前述の実験結果から、スクワットの深さは「目的によって使い分ける」のがベストだと考えます。
■フルスクワットがおすすめな人
- 脚全体を鍛えたい人
- お尻や内ももをしっかり鍛えたい人
- 四頭筋(前もも)をあまり太くしたくない人
- ハーフスクワットにする明確な目的がない人
■ハーフスクワットがおすすめな人
- 大臀筋や内転筋を別種目でしっかり鍛えている人
- 四頭筋(前もも)をメインに鍛えたい人
特に女性など、お尻をしっかり鍛えて前ももをあまり太くしたくないという人はフルスクワットがおすすめです。ハーフスクワットだと扱える重量が上がりやすいので、その分、四頭筋(前もも)も発達していきやすいので脚だけがゴツくなってしまう可能性があります。

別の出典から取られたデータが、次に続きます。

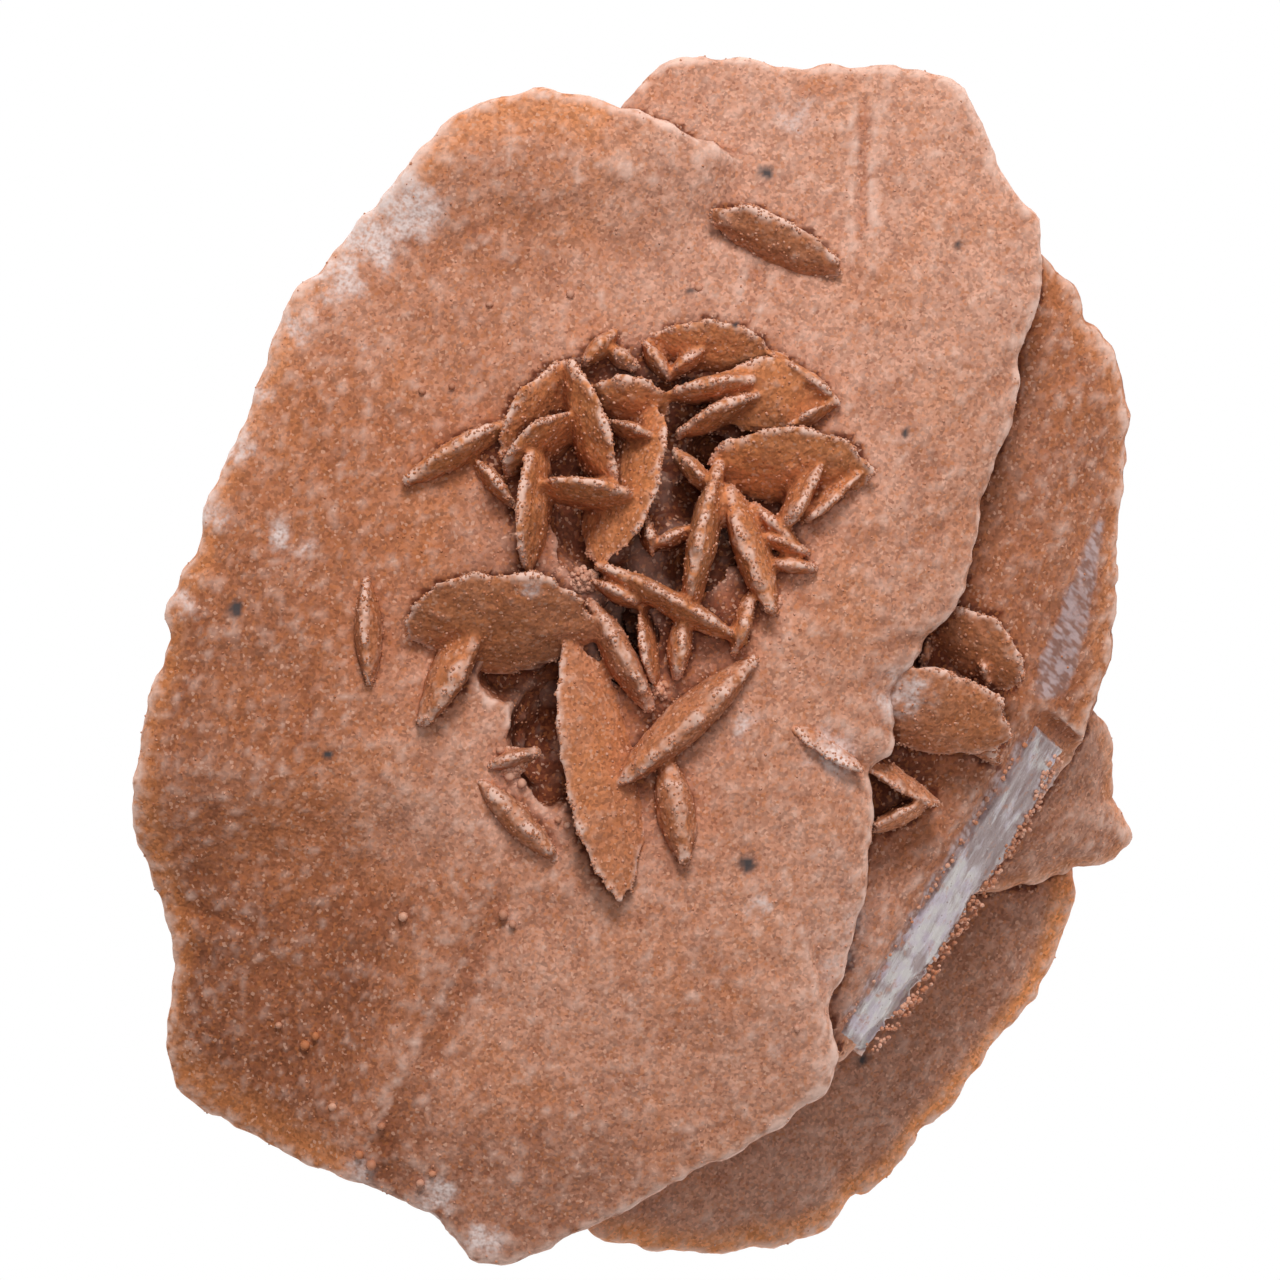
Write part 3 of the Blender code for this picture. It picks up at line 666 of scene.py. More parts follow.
def dust_and_shading_at(places):
    """Where pale dusting lies, partly real and partly painted light and shade: thick on the right plate
    and the lowest ones, thin on the left plate, with the right plate's lower right painted lighter and
    the left plate's lower part darker.
    """
    x, y, z = places.T
    s = left_of_crease(x, y)
    dust_and_shading = 0.66 - 0.62 * smooth((s - 3.0) / 14.0)
    # Painted light: the right plate's lower right is lighter
    dust_and_shading = dust_and_shading + 0.45 * smooth((x - 8.0) / 10.0) * smooth((-6.0 - y) / 12.0)
    dust_and_shading = dust_and_shading + 0.32 * smooth((y - 12.0) / 16.0)
    dust_and_shading = dust_and_shading + 0.25 * np.exp(-((x + 18.0) / 7.0) ** 2 - ((y + 9.5) / 4.5) ** 2)
    # Painted shade: the left plate's lower part is darker
    dust_and_shading = dust_and_shading - 0.45 * smooth((-10.0 - y) / 10.0) * smooth((s + 4.0) / 6.0)
    on_shelf, below = lower_masks(places)
    dust_and_shading = dust_and_shading + (0.25 - dust_and_shading) * on_shelf
    dust_and_shading = dust_and_shading + (1.0 - dust_and_shading) * below
    blotch = noise_at(places, ((7.0, 0.26), (2.6, 0.16)))
    return dust_and_shading + blotch


def shade_and_blotch_at(places):
    """Painted shade, with random brown blotches: darker on the left plate's outer and lower parts, low
    along the crease, over the shelf, and most beside the right plate's rim.
    """
    x, y, z = places.T
    s = left_of_crease(x, y)
    # Painted shade where the left plate turns from the light, and low down
    shade_and_blotch = 0.44 * smooth((s - 12.0) / 14.0) * smooth((12.0 - y) / 12.0)
    shade_and_blotch = shade_and_blotch + 0.60 * smooth((-13.0 - y) / 8.0) * smooth((s - 1.0) / 5.0)
    shade_and_blotch = shade_and_blotch + 0.45 * smooth((-31.0 - y) / 6.0) * smooth((4.0 - x) / 8.0) * smooth(2.0 - s)
    on_shelf, below = lower_masks(places)
    # Painted shade low along the crease
    shade_and_blotch = shade_and_blotch + 0.30 * np.exp(-((s + 0.5) / 2.2) ** 2) * smooth((-14.0 - y) / 6.0)
    # Painted shadow on the shelf beside the right plate's rim
    beside = 1.0 - smooth((share_of_reach(PLATES["right"], x, y) - 1.0) / 0.16)
    shade_and_blotch = shade_and_blotch * (1.0 - np.maximum(on_shelf, below)) + (0.28 + 0.35 * beside) * on_shelf + 0.04 * below
    blotch = noise_at(places, ((4.5, 0.22), (1.7, 0.14)))
    return shade_and_blotch * (1.0 + 2.0 * blotch) + 0.25 * np.maximum(0.0, blotch - 0.12)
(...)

また、ハーフスクワットにする明確な目的がない場合もフルスクワットで行うのがおすすめです。理由としては、フルスクワットには大臀筋と内転筋が鍛えられる以外にも、次のようなメリットがあるからです。
- テストステロン分泌量の高さ
- 心肺機能の向上
- 精神力の強化
フルスクワットを行うことで大臀筋や内転筋が疲労し、他の種目に影響してしまう場合は無理にフルスクワットを行う必要はないかと思います。しかし、高い効果を得たいのであれば、”やらない理由”を作ってハーフスクワットなどの浅いスクワットに逃げないよう心がけましょう。
まとめ
- ATG(フルボトム)
- フルスクワット
- パラレルスクワット
- ハーフスクワット
- クオータースクワット
- ハーフスクワットに比べてフルスクワットは大臀筋と内転筋の関与が強くなる
- 特に明確な理由がない場合はフルスクワットがおすすめ
- お尻をしっかり鍛えたい女性はフルスクワットがおすすめ
- 四頭筋のみを鍛えたい人はハーフスクワットがおすすめ
「男は黙ってフルスクワット」と、特にしっかり鍛えている人はこの考えの人が多いかと思います。しかし、今回の記事で紹介した実験結果から考えると、必ずしもフルスクワットで行う必要はないのかもしれません。
自身の目的に合わせて最適なスクワットを行うようにしましょう。